Reproduce, word for word, only the lines from the one containing "Recreate this object" through the one containing "wasm.setup();", both included.

*** RECORD SET ***

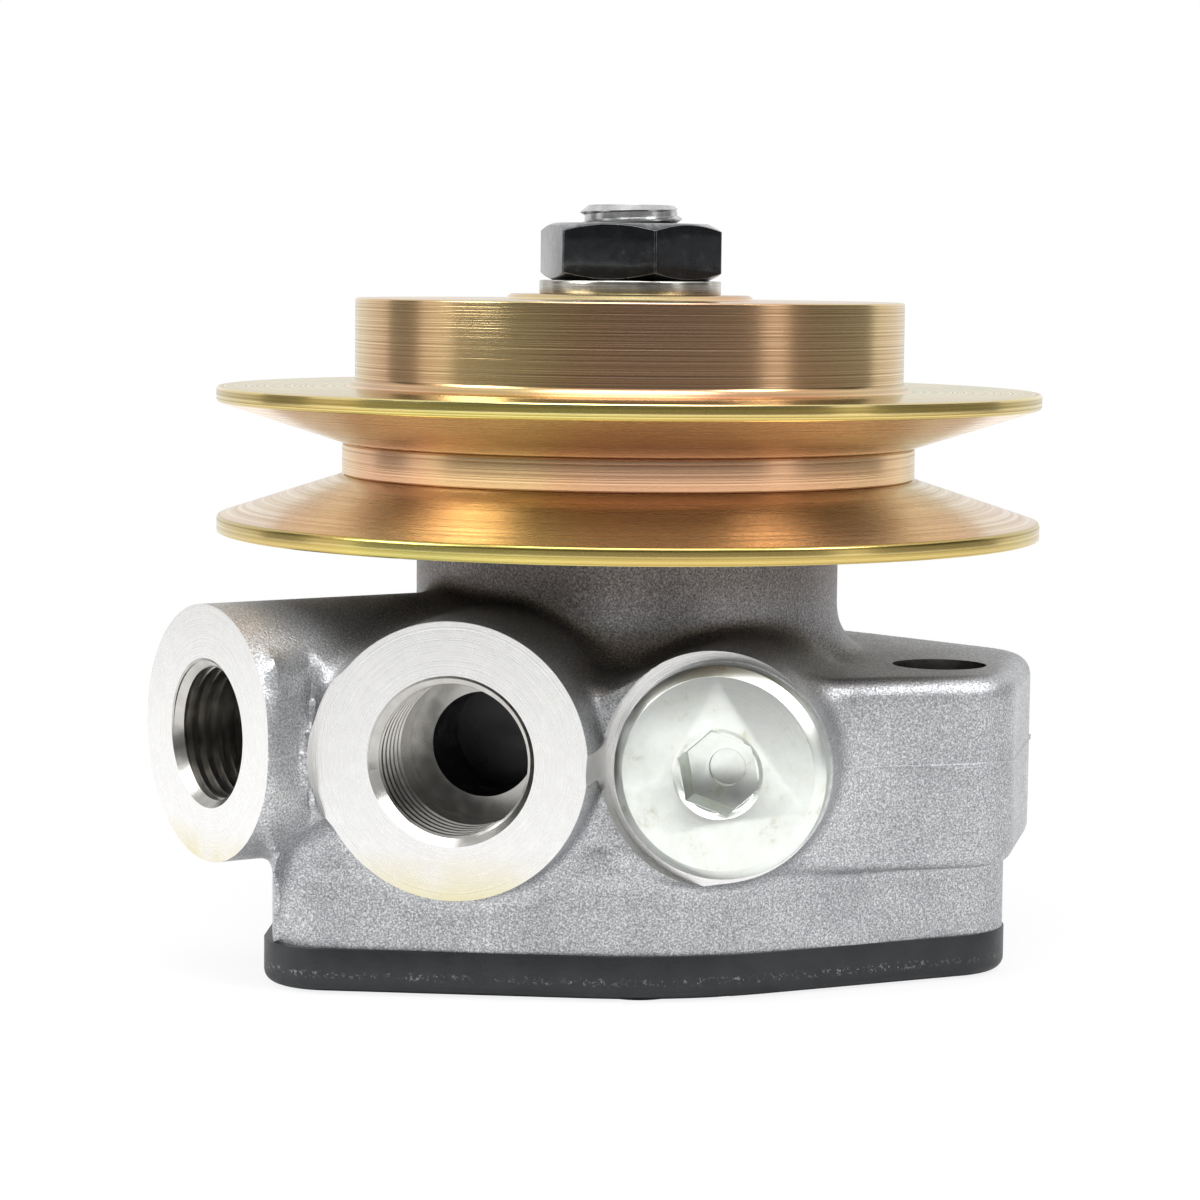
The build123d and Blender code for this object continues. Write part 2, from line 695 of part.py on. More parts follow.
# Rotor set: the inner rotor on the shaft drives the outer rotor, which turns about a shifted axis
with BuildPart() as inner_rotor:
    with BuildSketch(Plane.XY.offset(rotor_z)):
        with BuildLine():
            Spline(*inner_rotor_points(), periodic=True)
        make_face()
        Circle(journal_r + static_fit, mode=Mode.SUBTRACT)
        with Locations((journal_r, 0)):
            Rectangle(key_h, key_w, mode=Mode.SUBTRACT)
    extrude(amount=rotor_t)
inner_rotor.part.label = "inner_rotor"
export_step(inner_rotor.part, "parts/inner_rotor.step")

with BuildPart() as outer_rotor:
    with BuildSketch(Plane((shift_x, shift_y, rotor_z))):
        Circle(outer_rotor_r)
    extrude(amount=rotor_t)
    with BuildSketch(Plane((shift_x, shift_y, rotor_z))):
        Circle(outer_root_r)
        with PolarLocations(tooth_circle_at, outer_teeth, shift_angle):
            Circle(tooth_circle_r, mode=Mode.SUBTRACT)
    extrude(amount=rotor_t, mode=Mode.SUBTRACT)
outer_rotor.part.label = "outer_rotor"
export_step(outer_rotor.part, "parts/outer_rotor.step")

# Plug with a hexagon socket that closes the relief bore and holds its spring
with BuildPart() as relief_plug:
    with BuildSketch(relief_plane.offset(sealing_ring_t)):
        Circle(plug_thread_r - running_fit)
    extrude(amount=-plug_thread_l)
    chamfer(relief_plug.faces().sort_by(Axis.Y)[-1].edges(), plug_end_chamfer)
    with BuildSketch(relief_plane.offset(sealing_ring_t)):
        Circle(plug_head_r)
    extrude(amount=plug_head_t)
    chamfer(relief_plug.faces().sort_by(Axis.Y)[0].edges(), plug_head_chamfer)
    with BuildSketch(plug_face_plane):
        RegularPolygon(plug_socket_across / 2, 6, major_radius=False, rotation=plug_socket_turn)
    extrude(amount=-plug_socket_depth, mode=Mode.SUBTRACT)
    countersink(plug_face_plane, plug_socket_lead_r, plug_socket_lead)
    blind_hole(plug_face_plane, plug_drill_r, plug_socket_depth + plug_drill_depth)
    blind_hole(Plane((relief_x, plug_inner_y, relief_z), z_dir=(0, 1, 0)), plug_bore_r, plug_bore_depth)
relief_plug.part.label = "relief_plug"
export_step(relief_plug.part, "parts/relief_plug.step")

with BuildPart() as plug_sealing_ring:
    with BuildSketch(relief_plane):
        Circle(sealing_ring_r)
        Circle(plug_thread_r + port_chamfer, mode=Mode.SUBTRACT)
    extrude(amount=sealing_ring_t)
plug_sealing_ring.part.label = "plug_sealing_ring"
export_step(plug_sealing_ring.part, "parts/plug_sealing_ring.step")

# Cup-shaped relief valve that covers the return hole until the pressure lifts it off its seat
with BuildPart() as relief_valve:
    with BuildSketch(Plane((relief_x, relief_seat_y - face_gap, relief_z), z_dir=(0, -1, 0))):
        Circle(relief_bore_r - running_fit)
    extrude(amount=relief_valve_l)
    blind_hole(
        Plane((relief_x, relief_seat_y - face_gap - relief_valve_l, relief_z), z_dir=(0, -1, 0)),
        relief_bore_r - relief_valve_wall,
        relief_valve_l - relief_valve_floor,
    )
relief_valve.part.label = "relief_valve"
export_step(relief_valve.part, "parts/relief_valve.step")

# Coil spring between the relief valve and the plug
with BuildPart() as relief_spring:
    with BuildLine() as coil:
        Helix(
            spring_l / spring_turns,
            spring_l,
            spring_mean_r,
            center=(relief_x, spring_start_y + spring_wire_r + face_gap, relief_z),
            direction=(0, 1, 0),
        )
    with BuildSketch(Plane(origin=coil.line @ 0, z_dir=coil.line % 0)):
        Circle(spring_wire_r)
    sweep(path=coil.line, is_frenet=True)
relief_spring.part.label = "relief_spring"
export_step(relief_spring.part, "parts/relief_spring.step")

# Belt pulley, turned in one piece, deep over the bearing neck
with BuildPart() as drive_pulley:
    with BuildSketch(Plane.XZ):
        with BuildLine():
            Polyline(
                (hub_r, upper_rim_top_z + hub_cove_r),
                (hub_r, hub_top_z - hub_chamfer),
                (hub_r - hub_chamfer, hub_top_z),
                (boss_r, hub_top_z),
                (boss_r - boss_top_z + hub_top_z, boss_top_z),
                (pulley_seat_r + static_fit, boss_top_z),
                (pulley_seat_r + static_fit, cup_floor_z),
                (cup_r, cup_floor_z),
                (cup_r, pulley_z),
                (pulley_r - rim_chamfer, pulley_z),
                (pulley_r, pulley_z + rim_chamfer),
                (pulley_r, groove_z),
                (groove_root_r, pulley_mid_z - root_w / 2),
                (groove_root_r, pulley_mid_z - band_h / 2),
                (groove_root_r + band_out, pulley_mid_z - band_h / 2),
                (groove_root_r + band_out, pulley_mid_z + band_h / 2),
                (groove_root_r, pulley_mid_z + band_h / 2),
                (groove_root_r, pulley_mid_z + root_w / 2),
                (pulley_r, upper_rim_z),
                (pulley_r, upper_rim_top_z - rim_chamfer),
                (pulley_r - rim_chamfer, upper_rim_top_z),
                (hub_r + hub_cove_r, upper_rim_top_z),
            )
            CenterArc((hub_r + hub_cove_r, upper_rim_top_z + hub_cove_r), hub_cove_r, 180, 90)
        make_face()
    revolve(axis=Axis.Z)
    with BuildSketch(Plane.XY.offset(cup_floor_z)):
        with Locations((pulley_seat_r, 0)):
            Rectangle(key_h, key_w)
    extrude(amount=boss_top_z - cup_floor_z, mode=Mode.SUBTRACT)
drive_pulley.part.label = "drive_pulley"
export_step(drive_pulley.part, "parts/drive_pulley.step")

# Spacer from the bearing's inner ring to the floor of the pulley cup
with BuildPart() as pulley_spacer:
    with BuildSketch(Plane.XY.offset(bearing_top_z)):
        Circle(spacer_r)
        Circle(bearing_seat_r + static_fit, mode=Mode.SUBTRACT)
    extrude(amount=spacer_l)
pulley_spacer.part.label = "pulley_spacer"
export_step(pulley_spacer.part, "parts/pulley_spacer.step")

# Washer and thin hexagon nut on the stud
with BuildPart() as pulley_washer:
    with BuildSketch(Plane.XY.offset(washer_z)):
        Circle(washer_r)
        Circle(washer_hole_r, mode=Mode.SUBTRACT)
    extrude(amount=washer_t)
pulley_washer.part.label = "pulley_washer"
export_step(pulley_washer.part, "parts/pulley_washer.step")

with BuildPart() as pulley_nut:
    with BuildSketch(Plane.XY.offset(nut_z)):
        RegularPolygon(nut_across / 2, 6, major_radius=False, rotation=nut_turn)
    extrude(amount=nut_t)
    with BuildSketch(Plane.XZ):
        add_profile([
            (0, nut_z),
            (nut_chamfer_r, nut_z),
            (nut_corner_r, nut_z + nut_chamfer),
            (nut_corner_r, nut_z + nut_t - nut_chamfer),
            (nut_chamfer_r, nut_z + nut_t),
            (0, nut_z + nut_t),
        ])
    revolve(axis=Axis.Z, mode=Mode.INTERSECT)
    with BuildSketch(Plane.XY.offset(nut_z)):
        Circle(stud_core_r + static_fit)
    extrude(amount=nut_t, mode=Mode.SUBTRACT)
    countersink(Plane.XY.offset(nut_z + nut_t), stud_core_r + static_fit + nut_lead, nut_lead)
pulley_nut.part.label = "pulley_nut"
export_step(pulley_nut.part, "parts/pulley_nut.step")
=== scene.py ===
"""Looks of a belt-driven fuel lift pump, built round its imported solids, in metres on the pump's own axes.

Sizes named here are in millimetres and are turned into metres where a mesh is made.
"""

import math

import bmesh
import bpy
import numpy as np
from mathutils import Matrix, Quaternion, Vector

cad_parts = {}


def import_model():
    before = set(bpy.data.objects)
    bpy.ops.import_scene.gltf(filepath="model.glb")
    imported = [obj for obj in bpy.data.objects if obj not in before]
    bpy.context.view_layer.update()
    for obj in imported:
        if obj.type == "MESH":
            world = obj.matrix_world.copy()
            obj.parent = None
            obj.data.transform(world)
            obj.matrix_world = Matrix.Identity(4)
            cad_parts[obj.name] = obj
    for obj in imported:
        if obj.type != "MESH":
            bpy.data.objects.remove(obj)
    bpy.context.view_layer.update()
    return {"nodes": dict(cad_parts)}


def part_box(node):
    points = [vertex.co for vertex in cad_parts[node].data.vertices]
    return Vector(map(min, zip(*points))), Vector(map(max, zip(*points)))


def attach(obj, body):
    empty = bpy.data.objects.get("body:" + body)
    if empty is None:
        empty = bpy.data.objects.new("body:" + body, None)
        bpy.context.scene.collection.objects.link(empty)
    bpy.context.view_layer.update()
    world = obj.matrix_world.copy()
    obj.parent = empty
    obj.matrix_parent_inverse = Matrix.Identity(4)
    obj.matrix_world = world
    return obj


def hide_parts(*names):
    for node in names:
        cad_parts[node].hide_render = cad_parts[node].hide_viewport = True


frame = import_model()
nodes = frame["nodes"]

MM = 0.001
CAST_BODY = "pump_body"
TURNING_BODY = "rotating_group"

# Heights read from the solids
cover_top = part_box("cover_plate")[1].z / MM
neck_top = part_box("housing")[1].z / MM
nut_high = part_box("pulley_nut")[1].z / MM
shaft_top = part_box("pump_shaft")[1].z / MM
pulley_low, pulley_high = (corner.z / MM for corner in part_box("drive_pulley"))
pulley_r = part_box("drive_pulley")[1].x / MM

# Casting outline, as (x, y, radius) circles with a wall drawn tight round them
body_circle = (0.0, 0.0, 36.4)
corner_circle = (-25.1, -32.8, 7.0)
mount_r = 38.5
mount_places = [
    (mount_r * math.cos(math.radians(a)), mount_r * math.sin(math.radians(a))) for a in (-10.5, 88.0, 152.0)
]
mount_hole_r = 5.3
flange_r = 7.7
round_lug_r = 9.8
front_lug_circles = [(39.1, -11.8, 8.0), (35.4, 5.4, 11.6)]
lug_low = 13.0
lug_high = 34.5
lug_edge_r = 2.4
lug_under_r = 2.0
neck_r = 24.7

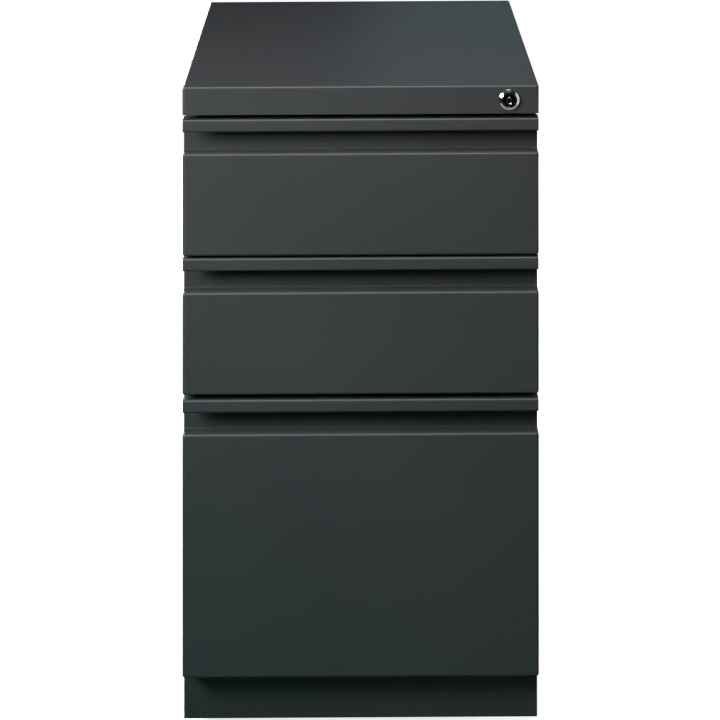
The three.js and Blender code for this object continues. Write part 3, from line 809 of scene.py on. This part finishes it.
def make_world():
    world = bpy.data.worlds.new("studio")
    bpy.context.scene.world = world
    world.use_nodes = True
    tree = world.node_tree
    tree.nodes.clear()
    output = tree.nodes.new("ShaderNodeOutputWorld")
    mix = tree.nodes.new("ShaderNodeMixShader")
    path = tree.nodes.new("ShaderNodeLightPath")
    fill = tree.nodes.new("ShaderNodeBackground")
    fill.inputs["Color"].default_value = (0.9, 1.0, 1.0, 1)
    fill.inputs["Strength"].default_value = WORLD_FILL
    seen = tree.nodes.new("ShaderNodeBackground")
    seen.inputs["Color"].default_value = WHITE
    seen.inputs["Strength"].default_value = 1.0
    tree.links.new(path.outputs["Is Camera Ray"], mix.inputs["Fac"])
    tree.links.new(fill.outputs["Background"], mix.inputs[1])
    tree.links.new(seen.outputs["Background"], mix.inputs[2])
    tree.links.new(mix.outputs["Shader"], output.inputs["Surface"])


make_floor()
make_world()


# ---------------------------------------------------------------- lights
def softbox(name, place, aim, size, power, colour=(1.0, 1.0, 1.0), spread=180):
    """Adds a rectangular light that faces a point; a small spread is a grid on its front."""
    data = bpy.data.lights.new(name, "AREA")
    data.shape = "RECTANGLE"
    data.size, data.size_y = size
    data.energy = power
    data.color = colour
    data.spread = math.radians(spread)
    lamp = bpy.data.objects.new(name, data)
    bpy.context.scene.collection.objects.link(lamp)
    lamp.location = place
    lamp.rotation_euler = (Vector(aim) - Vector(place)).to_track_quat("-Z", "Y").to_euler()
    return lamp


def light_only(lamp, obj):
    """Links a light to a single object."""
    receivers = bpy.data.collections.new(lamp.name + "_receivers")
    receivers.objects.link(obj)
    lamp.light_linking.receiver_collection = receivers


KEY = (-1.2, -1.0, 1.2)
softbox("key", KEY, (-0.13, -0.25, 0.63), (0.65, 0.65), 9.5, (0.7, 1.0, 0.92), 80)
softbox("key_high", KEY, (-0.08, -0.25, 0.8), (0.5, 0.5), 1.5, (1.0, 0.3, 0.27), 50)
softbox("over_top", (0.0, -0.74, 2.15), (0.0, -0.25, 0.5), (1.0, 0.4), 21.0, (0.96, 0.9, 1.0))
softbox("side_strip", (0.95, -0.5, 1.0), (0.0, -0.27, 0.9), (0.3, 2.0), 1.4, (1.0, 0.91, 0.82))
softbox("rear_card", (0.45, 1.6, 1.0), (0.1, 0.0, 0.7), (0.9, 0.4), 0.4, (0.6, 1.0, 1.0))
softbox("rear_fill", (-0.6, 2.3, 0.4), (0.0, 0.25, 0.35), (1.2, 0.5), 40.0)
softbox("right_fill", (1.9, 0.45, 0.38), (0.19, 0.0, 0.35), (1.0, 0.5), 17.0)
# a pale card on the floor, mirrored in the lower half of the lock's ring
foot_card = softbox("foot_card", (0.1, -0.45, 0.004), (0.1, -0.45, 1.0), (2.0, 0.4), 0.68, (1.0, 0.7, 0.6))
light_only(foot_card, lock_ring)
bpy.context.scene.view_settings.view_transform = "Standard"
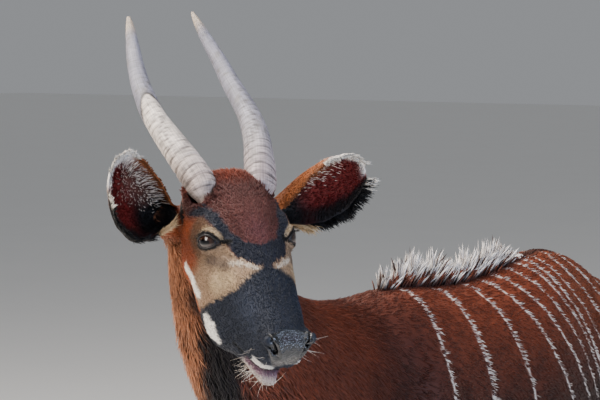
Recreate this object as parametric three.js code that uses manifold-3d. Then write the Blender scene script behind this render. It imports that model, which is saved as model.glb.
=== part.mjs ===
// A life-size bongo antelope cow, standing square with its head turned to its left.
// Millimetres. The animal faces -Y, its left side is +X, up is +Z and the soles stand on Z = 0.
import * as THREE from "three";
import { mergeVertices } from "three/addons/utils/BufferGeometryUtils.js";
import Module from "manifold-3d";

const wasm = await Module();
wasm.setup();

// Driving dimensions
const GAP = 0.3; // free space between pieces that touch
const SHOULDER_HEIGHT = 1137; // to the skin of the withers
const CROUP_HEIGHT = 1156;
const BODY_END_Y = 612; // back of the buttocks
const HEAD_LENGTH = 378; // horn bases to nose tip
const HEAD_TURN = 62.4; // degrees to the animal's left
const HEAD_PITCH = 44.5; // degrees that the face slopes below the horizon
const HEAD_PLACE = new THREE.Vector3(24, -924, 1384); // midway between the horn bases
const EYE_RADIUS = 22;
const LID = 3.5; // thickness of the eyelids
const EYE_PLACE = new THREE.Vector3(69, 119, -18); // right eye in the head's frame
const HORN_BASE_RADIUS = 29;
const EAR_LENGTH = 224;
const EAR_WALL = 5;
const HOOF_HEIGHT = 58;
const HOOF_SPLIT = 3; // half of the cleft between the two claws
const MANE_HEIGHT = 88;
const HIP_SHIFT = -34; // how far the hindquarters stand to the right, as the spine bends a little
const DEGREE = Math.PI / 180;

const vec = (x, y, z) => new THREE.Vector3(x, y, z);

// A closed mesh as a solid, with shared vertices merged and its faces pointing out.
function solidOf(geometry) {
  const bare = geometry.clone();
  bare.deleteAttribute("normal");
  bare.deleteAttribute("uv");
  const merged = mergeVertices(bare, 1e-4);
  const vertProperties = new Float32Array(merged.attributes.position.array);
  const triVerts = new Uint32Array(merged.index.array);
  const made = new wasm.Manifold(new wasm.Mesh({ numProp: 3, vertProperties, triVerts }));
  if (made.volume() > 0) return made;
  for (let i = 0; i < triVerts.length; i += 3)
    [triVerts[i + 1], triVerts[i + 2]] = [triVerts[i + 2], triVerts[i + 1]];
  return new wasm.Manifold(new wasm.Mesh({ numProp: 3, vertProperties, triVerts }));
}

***

◆ **TASK RESULT**
Recreate this object as parametric three.js code that uses manifold-3d. Then write the Blender scene script behind this render. It imports that model, which is saved as model.glb.
=== part.mjs ===
// A life-size bongo antelope cow, standing square with its head turned to its left.
// Millimetres. The animal faces -Y, its left side is +X, up is +Z and the soles stand on Z = 0.
import * as THREE from "three";
import { mergeVertices } from "three/addons/utils/BufferGeometryUtils.js";
import Module from "manifold-3d";

const wasm = await Module();
wasm.setup();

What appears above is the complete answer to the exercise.